Arne Slot’s side were focused, slick, confident and determined. They were strong in the tackle, crisp in the pass, and pressed Spurs relentlessly knowing the mistakes would come but surely surprising even themselves with the frequency and ease with which they were generated.
What was somehow Liverpool’s only goal of a comically one-sided first half came from one such moment, Yves Bissouma casually and carelessly giving the ball away and seconds later Cody Gakpo was continuing his fine recent form with a precise first-time finish.
Still Spurs did nothing. Even at their worst last season and for good chunks of this they have remained a front-foot team. At its best, Angeball works as a philosophy rather than a tactical plan. It’s possible to defend positively on the front foot. Even here, there were glimpses of that from Spurs’ full-backs Archie Gray and Djed Spence. But for the rest, either body, mind or both was unwilling.

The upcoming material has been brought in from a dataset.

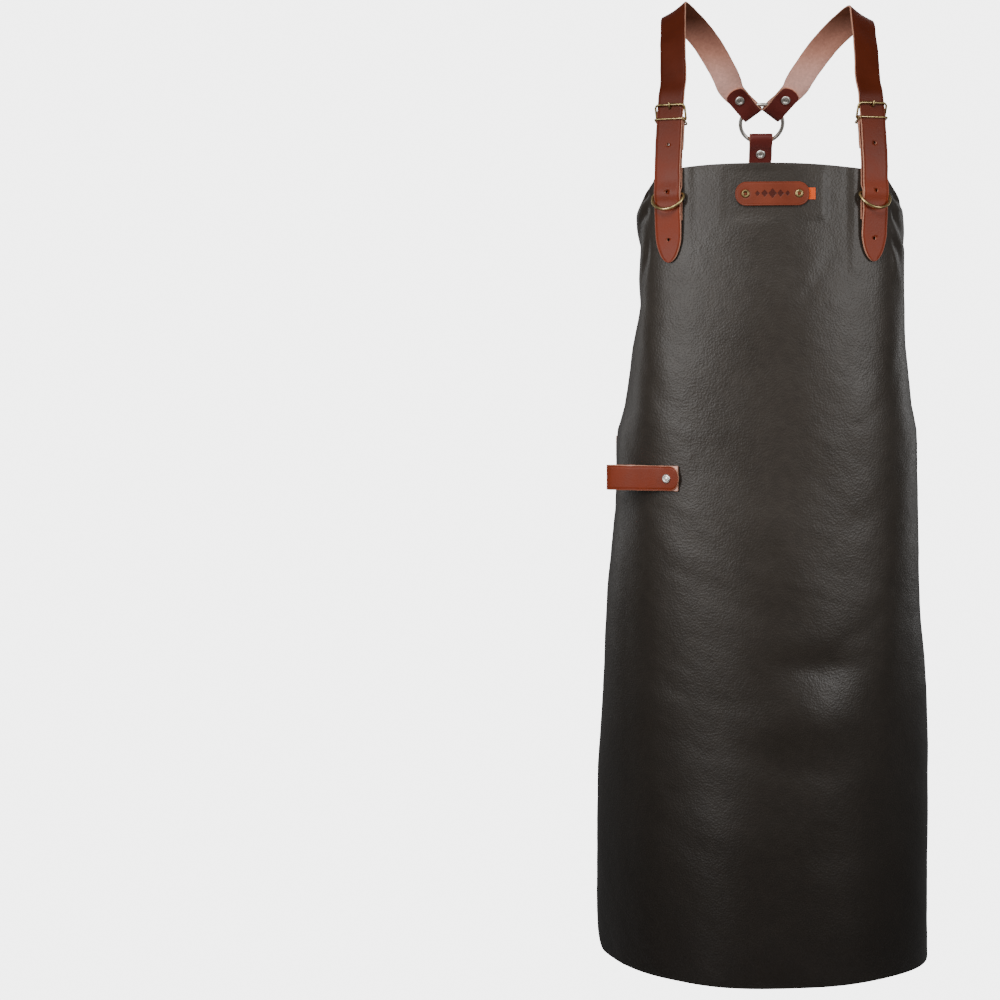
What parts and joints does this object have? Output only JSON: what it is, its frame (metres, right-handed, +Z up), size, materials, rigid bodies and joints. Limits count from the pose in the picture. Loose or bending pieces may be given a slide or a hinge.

It was a sorry sight. There would be no criticism for Spurs in getting outplayed at Anfield. But there is in appearing so much less enthusiastic for the task. This was a far, far bigger game in the context of Spurs’ season than it was in Liverpool’s. You would never have guessed it from the way the two teams set about the task.
Spurs were simply overwhelmed in a second half that bordered on the embarrassing at times. One wonders what Mathys Tel made of it all from his isolated vantage point up front. He’ll certainly have had plenty of time to think about things, and wonder if maybe his first thought wasn’t in fact the right one after all.
As Liverpool’s quadruple bid carries relentlessly on, Spurs look utterly lost. They surely can’t set up like this again at Villa Park on Sunday, but even a belated return to some of Angeball’s supposed core values might well now be too little, too late.
But surely if Postecoglou is going to go down he’ll at least want to go down his way and on his terms. At least go to Villa and have a bit of a go. At least get the sack for playing his football badly rather than playing this grim passionless, nihilistic Mourinho-lite dreck, also badly.
Say what you will about tenets of Angeball, but at least it was an ethos.